Mr Tucker: I can answer in the general sense-I do not have that agreement in front of me. In answer to one of your previous questions we said that the RFAs are documents that adapt to changes in circumstances. Clearly, if there are intentions or decisions that may affect state commitments then we expect a discussion around the content of the RFA. There is also the regular process of examination of the delivery of the RFA and the review of the RFAs as we get towards the end of their 20-year span. In each of those circumstances, we have the capacity to revisit the commitments in a regional forest agreement. Governments of the day, as they have chosen to do in the case of Tasmania, can also reach other agreements if that is their policy position. I do not know the specific circumstances of western Victoria but there are a number of opportunities or occasions available to change those agreements.

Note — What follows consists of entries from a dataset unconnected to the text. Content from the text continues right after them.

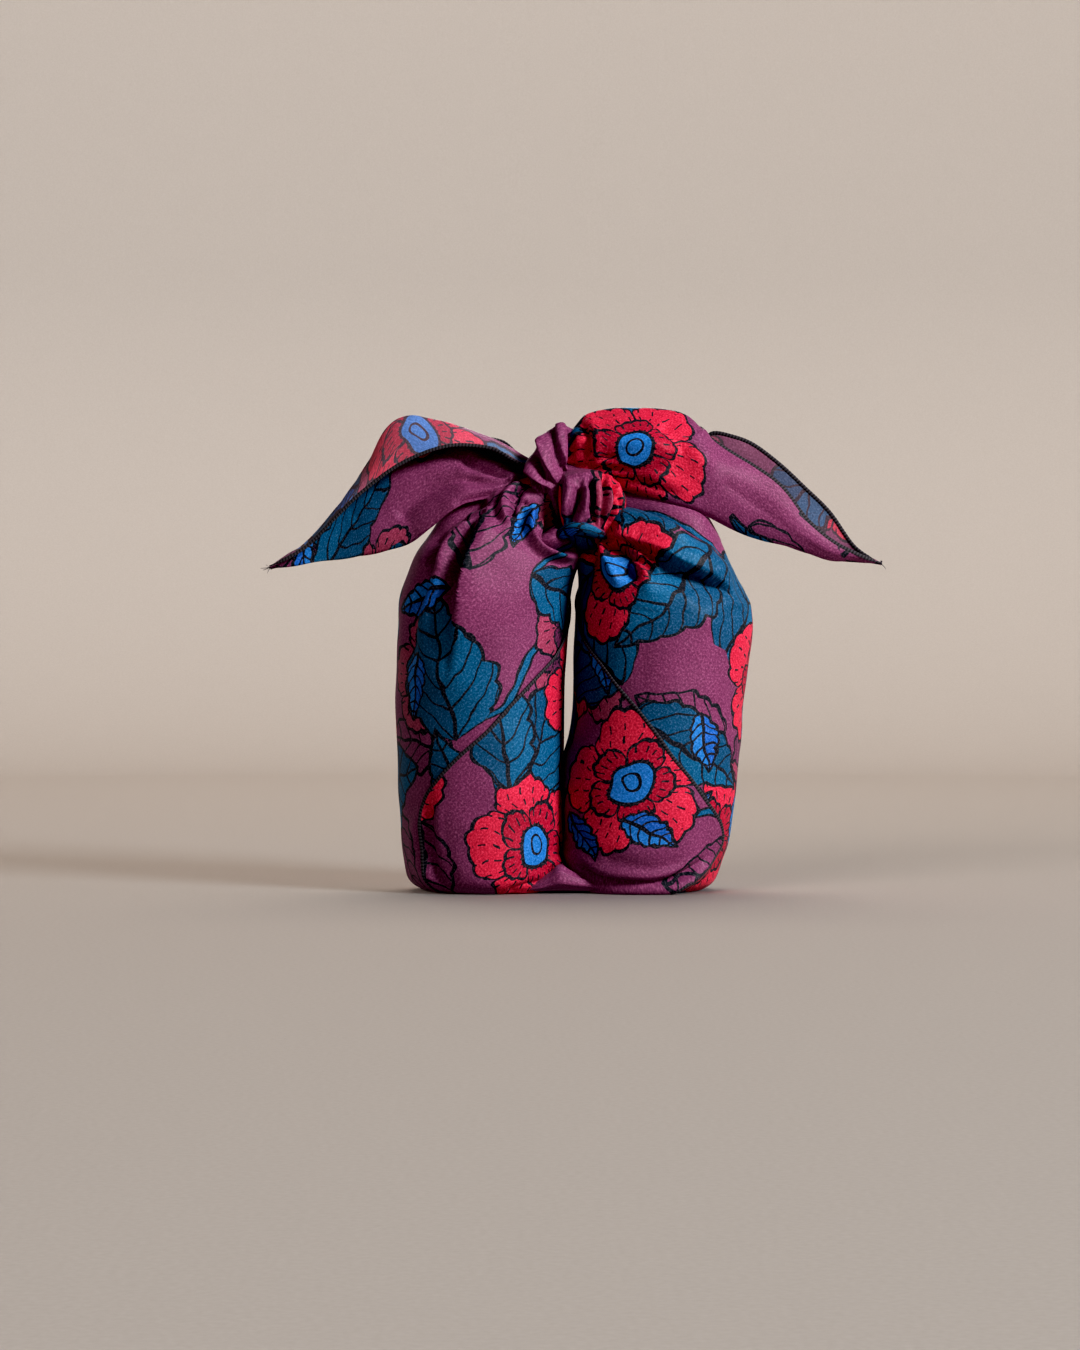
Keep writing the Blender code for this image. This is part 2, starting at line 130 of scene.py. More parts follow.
def pressFolds(points, outward, folds, facing="front", mask=1, fadeOver=pressing["fadeOver"]):
    # raises ridges and sinks valleys along lines given as the camera sees them
    x, z = seenPlane(points) if facing == "front" else (points[..., 0], points[..., 2])
    push, slide = np.zeros(x.shape), np.zeros(points.shape)
    sign = -1 if facing == "front" else 1
    shown = np.clip(sign * outward[..., 1] * fadeOver[0] + fadeOver[1], 0, 1) * mask
    for kind, line, width, height in folds:
        path = resample(line, (len(line) - 1) * pressing["lineSteps"] + 1)
        d, along, leftX, leftZ = lineDistance(x, z, path)
        fade = easeIn(np.clip(along / pressing["fadeIn"], pressing["least"], 1)
                      * np.clip((1 - along) / pressing["fadeOut"], 0, 1)) * shown
        if kind == "step":  # one side stands proud and leans over the other
            above = easeIn(np.clip(d + 0.5, 0, 1))
            swell = np.exp(-(np.maximum(d, 0) / width) ** 2)
            hollow = np.exp(-(np.minimum(d, 0) / (width * pressing["stepSpread"])) ** 2)
            push += height * (above * swell - pressing["stepHollow"] * (1 - above) * hollow) * fade
            lean = pressing["lean"] * height * above * np.exp(-(d / pressing["leanReach"]) ** 2) * fade
            slide[..., 0] -= leftX * lean
            slide[..., 2] -= leftZ * lean
        elif kind == "ridge":
            dip = pressing["dip"] * np.exp(-((np.abs(d) - pressing["dipAt"] * width) / width) ** 2)
            push += height * (np.exp(-(d / width) ** 2) - dip) * fade
        else:  # a valley is sharp at its floor, between rounded shoulders
            beside = (np.abs(d) - pressing["shoulderAt"] * width) / (pressing["shoulderWidth"] * width)
            shoulder = pressing["shoulder"] * np.exp(-beside ** 2)
            push -= height * (np.exp(-np.abs(d / width) ** 1.35) - shoulder) * fade
    return points + outward * push[..., None] + slide


def pleat(angle, count, seed):
    # uneven gathers round a tied end, from -1 in the creases to 0.4 on the crests
    wander = angle + 0.35 * np.sin(2 * angle + seed) + 0.2 * np.sin(3 * angle + 2.3 * seed)
    deep = 0.65 + 0.35 * np.sin(angle + 1.7 * seed) * np.sin(angle * 2 + seed)
    return deep * (1.4 * np.abs(np.sin(count / 2 * wander + seed)) ** 0.75 - 1)


def softNoise(points, size, seed, waves=9):
    # smooth lumps made of a few sine waves in fixed directions
    rng = np.random.default_rng(seed)
    total = np.zeros(points.shape[:2])
    for _ in range(waves):
        way = unit(rng.normal(size=3))
        total += np.sin(points @ way * (fullTurn / size) * rng.uniform(0.6, 1.5) + rng.uniform(0, 6.28))
    return total / math.sqrt(waves)


class ClothMesh:
    # gathers grids of points into one mesh, with the flat cloth's place of each point
    def __init__(self):
        self.points, self.places, self.reverse, self.faces, self.count = [], [], [], [], 0

    def add(self, points, places, outward, reverse=0):
        # outward is a field of vectors that the faces should agree with; the last argument is 1 on strips
        # that get a painted sheen highlight
        rows, cols = points.shape[:2]
        first = self.count + np.arange(rows * cols).reshape(rows, cols)
        quads = np.stack([first[:-1, :-1], first[:-1, 1:], first[1:, 1:], first[1:, :-1]], axis=-1)
        across, along = points[:-1, 1:] - points[:-1, :-1], points[1:, :-1] - points[:-1, :-1]
        flip = np.sum(np.cross(across, along) * outward[:-1, :-1]) < 0
        self.points.append((points.reshape(-1, 3) + shift) * mm)
        self.places.append(places.reshape(-1, 2) * mm)
        self.reverse.append(np.broadcast_to(reverse, (rows, cols)).ravel())
        self.faces.append((quads[..., ::-1] if flip else quads).reshape(-1, 4))
        self.count += rows * cols

    def build(self, name, material):
        points, places, faces = (np.concatenate(part) for part in (self.points, self.places, self.faces))
        mesh = bpy.data.meshes.new(name)
        mesh.from_pydata(points, [], faces, shade_flat=False)
        # marks the strips that get the painted sheen highlight
        paintedSheenBand = mesh.attributes.new("reverseSide", "FLOAT", "POINT")
        paintedSheenBand.data.foreach_set("value", np.concatenate(self.reverse).astype(np.float32))
        flat = mesh.uv_layers.new(name="FlatCloth")
        flat.data.foreach_set("uv", places[faces.ravel()].ravel())
        mesh.materials.append(material)
        mesh.validate()
        return placed(name, mesh)


def placed(name, data):
    # puts an object with this mesh, light or camera into the scene
    thing = bpy.data.objects.new(name, data)
    bpy.context.scene.collection.objects.link(thing)
    return thing


def newMaterial(name):
    # gives the material and a short way to add nodes to it
    material = bpy.data.materials.new(name)
    material.use_nodes = True
    material.node_tree.nodes.clear()
    return material, partial(addNode, material.node_tree)


def addNode(tree, kind, *values, out=None, **settings):
    # adds a node with its settings and links, and gives an output; a kind in capitals is a Math operation
    # values are numbers, colours or outputs in the inputs' order, then a dictionary of any given by name
    kind, _, mode = ("Math." + kind if kind.isupper() else kind).partition(".")
    node = tree.nodes.new("ShaderNode" + kind)
    if mode:
        settings["data_type" if kind == "Mix" else "operation"] = mode
    for name, setting in settings.items():
        setattr(node, name, setting)
    named = values[-1] if values and isinstance(values[-1], dict) else {}
    inOrder = zip([socket for socket in node.inputs if socket.enabled], values[:-1] if named else values)
    for socket, value in [*inOrder, *((node.inputs[name], value) for name, value in named.items())]:
        if isinstance(value, bpy.types.NodeSocket):
            tree.links.new(value, socket)
        else:
            socket.default_value = value
    return node.outputs[out] if out else next((socket for socket in node.outputs if socket.enabled), None)


# bareThread is also the pale colour of the painted sheen highlight on the ears' marked strips
inks = {
    "ground": "82446c", "teal": "04678f", "tealDeep": "044b6e", "blue": "2a80c6", "blueDeep": "1a5cb4",
    "crimson": "cb3354", "crimsonDeep": "ac1c42", "tone": "6b345a", "rose": "9b4866", "line": "1a232e",
    "bareThread": "d8b8c8",
}
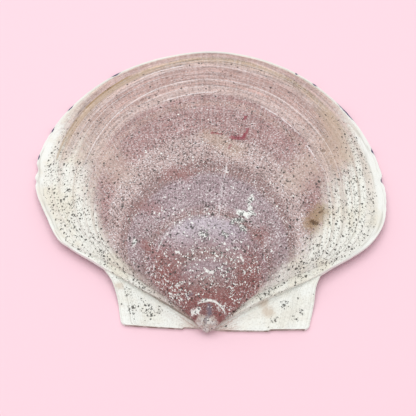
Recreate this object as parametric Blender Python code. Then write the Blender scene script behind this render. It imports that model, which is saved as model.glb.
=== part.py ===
"""The coloured valve of a large sea scallop, lying on its rim and hinge with the outside up.

A scallop grows at its rim. Each growth line is a smaller copy of the rim, scaled about the beak and
tipped up about the hinge line, the more the older it is. The whole outside is that family of lines,
so one grid of growth lines and threads makes the dome, the beak and both ears.
X runs along the hinge, +Y towards the front of the rim, +Z up. Sizes are in metres.
"""

import bmesh
import bpy
import numpy as np

# The rim of the disc, seen from above, from the left notch round the front to the right notch.
# The beak is at 0, 0 and the hinge line runs along y = 0.
DISC_RIM = (
    (-0.0476, 0.0249),
    (-0.0530, 0.0284),
    (-0.0620, 0.0336),
    (-0.0700, 0.0392),
    (-0.0768, 0.0510),
    (-0.0840, 0.0670),
    (-0.0853, 0.0820),
    (-0.0796, 0.1035),
    (-0.0666, 0.1236),
    (-0.0478, 0.1400),
    (-0.0250, 0.1502),
    (-0.0030, 0.1540),
    (0.0190, 0.1507),
    (0.0405, 0.1410),
    (0.0582, 0.1260),
    (0.0710, 0.1085),
    (0.0789, 0.0880),
    (0.0817, 0.0685),
    (0.0795, 0.0530),
    (0.0727, 0.0422),
    (0.0640, 0.0352),
    (0.0560, 0.0300),
    (0.0502, 0.0258),
)
# The outer edge of each ear, from its rounded hinge corner up to its notch.
LEFT_EAR_RIM = (
    (-0.0366, 0.0000),
    (-0.0380, 0.0008),
    (-0.0387, 0.0030),
    (-0.0401, 0.0098),
    (-0.0421, 0.0162),
    (-0.0443, 0.0208),
    (-0.0476, 0.0249),
)
RIGHT_EAR_RIM = (
    (0.0434, 0.0000),
    (0.0448, 0.0010),
    (0.0455, 0.0040),
    (0.0472, 0.0125),
    (0.0484, 0.0212),
    (0.0502, 0.0258),
)
# Places on the rim where a chip is missing: (part of the way round the disc, depth, half width).
RIM_CHIPS = ((0.179, 0.0012, 0.0045), (0.827, 0.0010, 0.0040), (0.161, 0.0006, 0.0025))
# A chip fades from the rim by this power of the growth scale.
CHIP_FADE = 30
DISC_RIM_LENGTH = 0.440

# How far the plane of a growth line tips about the hinge, in radians for each time the shell grew
# by a factor of e. The inside stops short of the beak, where the wall is thick.
COIL = 0.43
INNER_TIP_LIMIT = 1.0
# The disc's edge is tucked in a little above each crease while the shell is young. Distances
# aside run from 0 at the front to 1 at the creases.
FLANK_TUCK = 0.0025
FLANK_TUCK_STARTS = 0.70
FLANK_TUCK_FULL = 0.86
FLANK_TUCK_ENDS = 0.91
# The disc is fuller to each side of its middle than its flat growth lines alone would make it.
SIDE_FULLNESS = 0.0034
SIDE_FULLNESS_LEAN = 1.2
# The ears stay flatter than the disc beside them by this factor.
EAR_FLATNESS = 0.35
RIM_THICKNESS = 0.0018
# The rim's inner edge is its outer edge drawn in towards this point by this much.
HOLLOW_CENTRE = (0.0, 0.0600)
HOLLOW_SCALE = 0.978
# The wall under the dome is this much thicker than the rim, from this scale inwards.
DOME_THICKENING = 0.0007
DOME_THICK_FROM = 0.70
# The inside rounds over from the disc to the ears, along the direction of the creases.
CREASE_FILLET = 0.0080
CREASE_BEARING = np.radians(62.0)
# The shoulders stand this far off the ground, between the hinge and the front of the rim.
SHOULDER_LIFT = 0.0040
SHOULDER_LIFT_STARTS = 0.0050
SHOULDER_LIFT_FULL = 0.0280
SHOULDER_LIFT_FALLS = 0.0350
SHOULDER_LIFT_ENDS = 0.1100
# Older growth lines are lifted less, by this power of their scale.
SHOULDER_LIFT_FADE = 3
# The beak hangs over the hinge edge.
BEAK_REACH = 0.0020
BEAK_EXTENT = 0.060
BEAK_TIP_HEIGHT = 0.0022
# The disc stands on its ears with a small step along each crease, which grows with the shell.
CREASE_STEP = 0.0008
CREASE_STEP_WIDTH = 0.10
CREASE_STEP_STARTS = 0.10
CREASE_STEP_FULL = 0.40
# The hinge edge bows outwards in its middle and has a small step and a nick.
HINGE_BOW = 0.0012
HINGE_HALF_LENGTH = 0.0420
HINGE_STEP_AT = 0.0270
HINGE_STEP = 0.0007
HINGE_NICK_AT = -0.0110
HINGE_NICK = 0.0006
HINGE_NICK_ENDS = 0.0060
HINGE_STEP_LENGTH = 0.0015
HINGE_EDGE_FADE = 0.0030
# Inside, a flat plate runs along the hinge, with the ligament's pit in its middle.
PLATE_WIDTH = 0.0045
PLATE_SLOPE_WIDTH = 0.0050
PIT_DEPTH = 0.0014
PIT_LENGTH = 0.0042
PIT_HALF_WIDTH = 0.0036
PIT_WALL = 0.0012

# A growth ledge: (growth stage from 0 at the beak to 1 at the rim, height of its lip).
GROWTH_LEDGES = (
    (0.100, 0.00030),
    (0.205, 0.00030),
    (0.335, 0.00040),
    (0.490, 0.00060),
    (0.610, 0.00040),
    (0.700, 0.00050),
    (0.765, 0.00040),
    (0.835, 0.00060),
    (0.895, 0.00040),
    (0.930, 0.00045),
    (0.962, 0.00050),
)
LEDGE_FOOT = 0.005
# The ledges die away towards the creases and are faint on the ears.
LEDGE_FADE_STARTS = 0.78
LEDGE_FADE_ENDS = 0.93
EAR_LEDGES = 0.25
# At the sides the shell lagged behind its front until the last band, where it widened.
SIDE_LAG = 0.22
SIDE_LAG_EASING = 0.55
SIDE_LAG_STARTS = 0.30
SIDE_LAG_FULL = 0.80
LAST_BAND_STARTS = 0.955
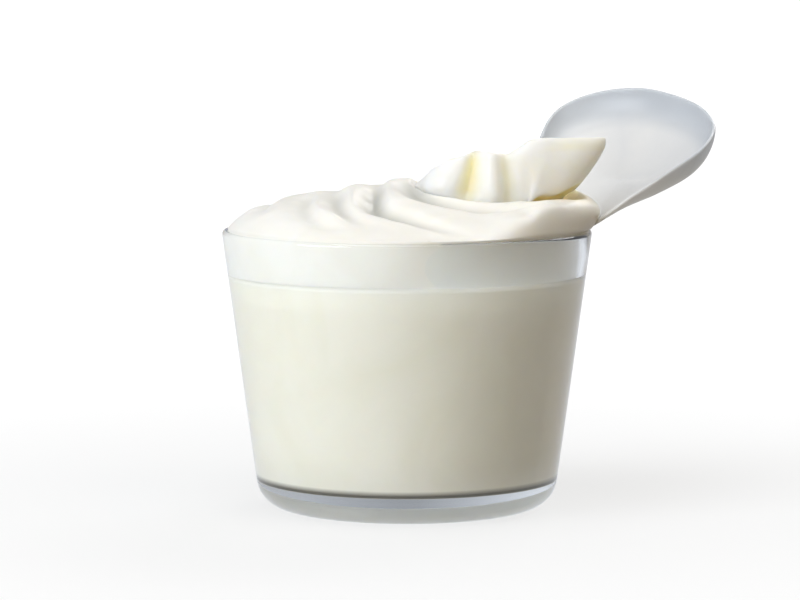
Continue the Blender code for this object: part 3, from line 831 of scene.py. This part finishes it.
def floor_finish():
    """Matt white laminate. The camera sees it near white, with a soft shadow near the pot.

    Rays that light the pot see it dimmer and warm, more so on the right. What glass shows of it is cool.
    """
    material, tree, shader = new_finish("pale_floor", (0.60, 0.61, 0.62), Roughness=0.9)
    shader.inputs["Specular IOR Level"].default_value = 0.1
    rays = put(tree, "LightPath")
    white = put(tree, "Emission", Color=(1.0, 1.0, 1.0, 1.0), Strength=1.15)
    cool = put(tree, "Emission", Color=(0.93, 0.95, 1.0, 1.0), Strength=0.85)
    place = put(tree, "TexCoord").outputs["Object"]
    to_right = spread(tree, put(tree, "SeparateXYZ", Vector=place).outputs["X"], -0.12, 0.04, 0.0, 1.0)
    bounce = blend_colours(tree, to_right, (1.0, 0.93, 0.80), (1.0, 0.72, 0.27))
    warm = put(tree, "Emission", Color=bounce, Strength=spread(tree, to_right, 0.0, 1.0, 0.46, 0.15))
    from_axis = put(tree, "VectorMath", {"operation": "LENGTH"})
    tree.links.new(place, from_axis.inputs[0])
    away = spread(tree, from_axis.outputs["Value"], 0.036, 0.045, 0.0, 1.0)
    seen = put(tree, "MixShader", Fac=spread(tree, from_axis.outputs["Value"], 0.05, 0.40, 0.62, 1.0))
    tree.links.new(shader.outputs["BSDF"], seen.inputs[1])
    tree.links.new(white.outputs["Emission"], seen.inputs[2])
    bounced = reckon(tree, "MULTIPLY", rays.outputs["Diffuse Depth"], away, clamp=True)
    lighting = put(tree, "MixShader", Fac=bounced)
    tree.links.new(cool.outputs["Emission"], lighting.inputs[1])
    tree.links.new(warm.outputs["Emission"], lighting.inputs[2])
    both = put(tree, "MixShader", Fac=rays.outputs["Is Camera Ray"])
    tree.links.new(lighting.outputs["Shader"], both.inputs[1])
    tree.links.new(seen.outputs["Shader"], both.inputs[2])
    tree.links.new(both.outputs["Shader"], tree.nodes["Material Output"].inputs["Surface"])
    return material


def soft_lamp(name, place, size, power, colour):
    """A round lamp that faces the middle of the pot."""
    lamp = bpy.data.lights.new(name, "AREA")
    lamp.shape = "DISK"
    lamp.size = size
    lamp.energy = power
    lamp.color = colour
    thing = bpy.data.objects.new(name, lamp)
    thing.location = place
    towards_pot = Vector((0.0, 0.0, 0.045)) - Vector(place)
    thing.rotation_euler = towards_pot.to_track_quat("-Z", "Y").to_euler()
    bpy.context.scene.collection.objects.link(thing)


floor_radii = [FLOOR_RADIUS * (k / FLOOR_RINGS) ** 3 for k in range(FLOOR_RINGS + 1)]
table = skin("floor", [ring_round_axis(radius, FLOOR_HEIGHT, 48) for radius in floor_radii])
table.data.materials.append(floor_finish())
soft_lamp("key_lamp", (-0.95, -0.70, 0.45), 0.8, 7.7, (0.92, 0.96, 1.0))
soft_lamp("top_lamp", (-0.15, -0.25, 1.0), 0.8, 5.1, (1.0, 1.0, 1.0))
soft_lamp("front_lamp", (-0.10, -1.05, 0.34), 0.6, 1.1, (1.0, 0.95, 0.86))
soft_lamp("warm_lamp", (0.9, -0.55, 0.30), 0.6, 0.36, (1.0, 0.66, 0.20))
soft_lamp("side_lamp", (0.55, -0.45, 0.85), 0.7, 1.6, (1.0, 0.92, 0.78))
soft_lamp("back_lamp", (0.45, 0.80, 0.70), 0.7, 4.2, (1.0, 1.0, 1.0))

surround = bpy.data.worlds.new("studio")
surround.use_nodes = True
tree = surround.node_tree
rays = put(tree, "LightPath")
lit_by_surround = reckon(tree, "MINIMUM", rays.outputs["Diffuse Depth"], 1.0)
to_right = put(tree, "SeparateXYZ", Vector=put(tree, "TexCoord").outputs["Generated"]).outputs["X"]
left_part = spread(tree, to_right, -0.8, -0.05, 0.92, 0.38)
seen_in_glass = reckon(tree, "ADD", left_part, spread(tree, to_right, 0.05, 0.5, 0.0, 0.14))
dimmed = reckon(tree, "SUBTRACT", 1.0, reckon(tree, "MULTIPLY", lit_by_surround, 0.87))
strength = reckon(tree, "MULTIPLY", seen_in_glass, dimmed)
tree.links.new(strength, tree.nodes["Background"].inputs["Strength"])
tint = blend_colours(tree, lit_by_surround, (0.92, 0.94, 1.0), (1.0, 0.95, 0.86))
tree.links.new(tint, tree.nodes["Background"].inputs["Color"])
bpy.context.scene.world = surround
bpy.context.scene.view_settings.view_transform = "Standard"

camera_data = bpy.data.cameras.new("camera")
camera_data.lens = 159.0
camera_data.sensor_width = 36.0
camera_data.clip_start = 0.01
camera = bpy.data.objects.new("camera", camera_data)
camera.location = (-0.0015, -0.760, 0.121)
camera.rotation_euler = (radians(90 - 5.74), 0.0, 0.0)
bpy.context.scene.collection.objects.link(camera)
bpy.context.scene.camera = camera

Mr Metcalfe: I have one thing come back to assist the matter that we took on notice earlier. Senator Rhiannon asked for a list of all the grantees under the Tasmanian Forests Intergovernmental Agreement Contractors Voluntary Exit Grants program. I am advised that all grants paid for by the department are listed on the grants reporting section of the department's website. The 58 grantees of the program are listed from March 2012 onwards. I have a particular part of the website I can refer you to so I will give that to the secretariat and they can refer it to Senator Rhiannon.